My tiny midiland s2 4100s are showing the signs of aging with the volume randomly jumping from high to low.
 Besides, I have been thinkin of upgrading speaker setup, seeing how I tend to spend more time on them compared to my cherished headphone rig.

 I found a potential deal at the local newsgroup : a used Sony STR-D515 for $30. Unfortunately, google didnt seem to show anything favorable about the unit; the only worthy read I found sees it sound quite awful http://audiokarma.org/forums/archive...p/t-59343.html

 Granted, the receiver comes with a pair of sony and another pair of sharp speakers of unkown model number. In the even I decide to get this one, I will try to make myself like them or otherwise get me one of those $23 units at BB. Eventually, I might upgrade to something quite nice like x-ls.

 So I get the idea, this receiver is barely ok at best. The question is, would it be so disserving, even to low-fi 2-channel bookshelfs for casual listening? Speculations are welcome, but I would like to hear from those who have hands-on experience with these things. TIA


----------



## MikoLayer

well, i just wish i knew if this would be comparable to the much hailed t-amp. Not only I would have to look for a seperate power block for the t-amp, free speakers wont hurt either no matter how much they may suck


----------



## jbonavia

I own a D515 and am about to replace it with (gasp!) a vintage Pioneer SX-3600. I never really liked the D515. Got it after winning a certificate to a video store and this was the best of the bunch. 

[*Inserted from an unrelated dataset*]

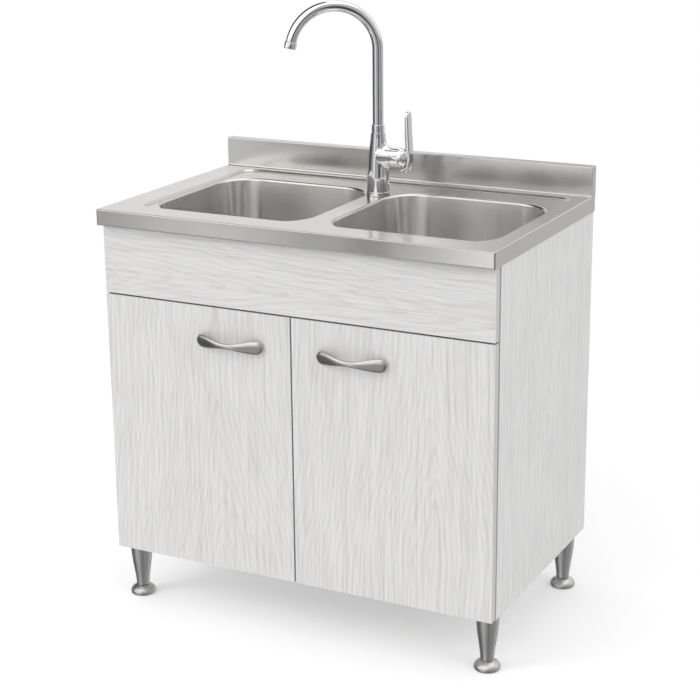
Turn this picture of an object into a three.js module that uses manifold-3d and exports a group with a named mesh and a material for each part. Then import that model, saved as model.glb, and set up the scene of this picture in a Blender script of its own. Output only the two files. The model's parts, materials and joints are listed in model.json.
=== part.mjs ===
// Kitchen sink unit: a two-door base cabinet on four adjustable legs, a lay-on steel sink with
// two pressed bowls and an upstand, and a single-lever tap with a high swivelling spout.
//
// Millimetres, +Z up. The pieces are drawn with x = 0 on the cabinet's middle, y = 0 on the
// front edges of the side panels with +y towards the wall, and z = 0 on the floor. The whole
// group is then moved along y, so that the origin is under the middle of the unit.

import * as THREE from 'three';
import { mergeVertices } from 'three/addons/utils/BufferGeometryUtils.js';
import Module from 'manifold-3d';

const wasm = await Module();
wasm.setup();

// ---------------------------------------------------------------- driving dimensions

const FIT_GAP = 0.3;              // between pieces that touch
const RUNNING_GAP = 0.6;          // round a piece that turns or lifts
const FINE_STEPS = 20;            // facets of the tap and the drain flanges
const CUP_STEPS = 16;             // facets of cups and bottles
const ROUND_STEPS = 14;           // facets of legs and pipes
const SMALL_STEPS = 8;            // facets of pins and screws
const CORNER_STEPS = 4;           // facets of a pressed corner
const OVERCUT = 1;                // how far a cutting solid runs past the face it opens

// sink top
const SINK_WIDTH = 800;
const SINK_DEPTH = 500;
const DECK_HEIGHT = 792;          // top of the rim above the floor
const SHEET = 1;                  // steel sheet
const LIP_HEIGHT = 30;            // folded edge that hides the tops of the boards
const LIP_INNER_BEND = 1;         // radius of the fold, inside
const LIP_PLAY = 0.2;             // boards to where the fold starts
const FRONT_OVERHANG = 34;        // sink edge ahead of the side panels
const LIP_CORNER = 3;             // corner radius of the folded edge in plan
const UPSTAND_HEIGHT = 58;
const UPSTAND_DEPTH = 20;
const UPSTAND_EASE = 2;           // rounding of its top edges

// pressed field and bowls
const FIELD_LEFT = 59;            // sink edge to the field, on each of the four sides
const FIELD_RIGHT = 31;
const FIELD_FRONT = 60;
const FIELD_BACK = 42;
const FIELD_CORNER = 28;
const FIELD_STEP = 3.5;           // depth of the field below the rim
const FIELD_SLOPE = 3;            // run of the step
const FIELD_SEAM = 9;             // field edge to where its skin joins the flat
const BOWL_GAP = 48;              // between the two bowls
const BOWL_SIDE = 9;              // field edge to the bowls, at the sides
const BOWL_FRONT = 5;
const BOWL_BACK = 67;             // the ledge behind the bowls
const BOWL_CORNER = 70;
const BOWL_DEPTH = 150;
const BOWL_DRAFT = 10;            // how far each wall leans in
const BOWL_FILLET = 24;           // radius between wall and floor
const BOWL_FALL = 2.5;            // slope of the floor to the drain
const BOWL_FLANGE = 6;            // welding flange under the field
const BOWL_RIM_DROP = 4;          // height of the rim's first curve
const BOWL_RIM_EASE = 1.5;        // how far that curve leans in
const BOWL_CORNER_SHRINK = 0.8;   // corner radius lost for each millimetre of lean

// drains and waste
const DRAIN_POCKET = 58;          // radius of the pressed seat
const DRAIN_POCKET_DEPTH = 4;
const DRAIN_POCKET_SLOPE = 2;
const DRAIN_HOLE = 43.5;          // radius
const DRAIN_WALL = 3;
const DRAIN_NECK = 24;            // length of the flange's neck
const DRAIN_RIM = 1.5;            // thickness of the flange
const DRAIN_CHAMFER = 3;          // inner edge of the flange
const BASKET_DEPTH = 22;
const BASKET_WALL = 0.8;
const BASKET_RIM = 3;             // rim beyond the drain hole
const BASKET_RIM_HEIGHT = 1;
const BASKET_CHAMFER = 6;
const BASKET_HOLES = 6;
const BASKET_HOLE = 4;            // radius
const KNOB_STEM = 4;              // radius
const KNOB_RADIUS = 9;
const KNOB_HEIGHT = 9;            // above the strainer's rim
const WASTE_RADIUS = 50;
const WASTE_DROP = 62;            // height of the waste body
const WASTE_NUT_WALL = 7;         // union nut round the pipe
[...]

 The sound is quite good through two just-a-bit-larger-than-bookshelf B & W speakers, or in my Sennheiser HD 595s. BUT - this thing is a pain to work with! Tuning and setting favorite stations - ouch - And all the "surround" options that I don't use (just "surround off" to get decent sound on my mostly classical listening) must represent circuitry and cost that could have gone into sound quality. 

 If you get it, put where there's a strong light to read the 2,437 button labels that were created by myopic dwarfs. DON'T lose the user manual as I did....

 From the sound of your equipment list, I think you need something much better as the centerpiece.


----------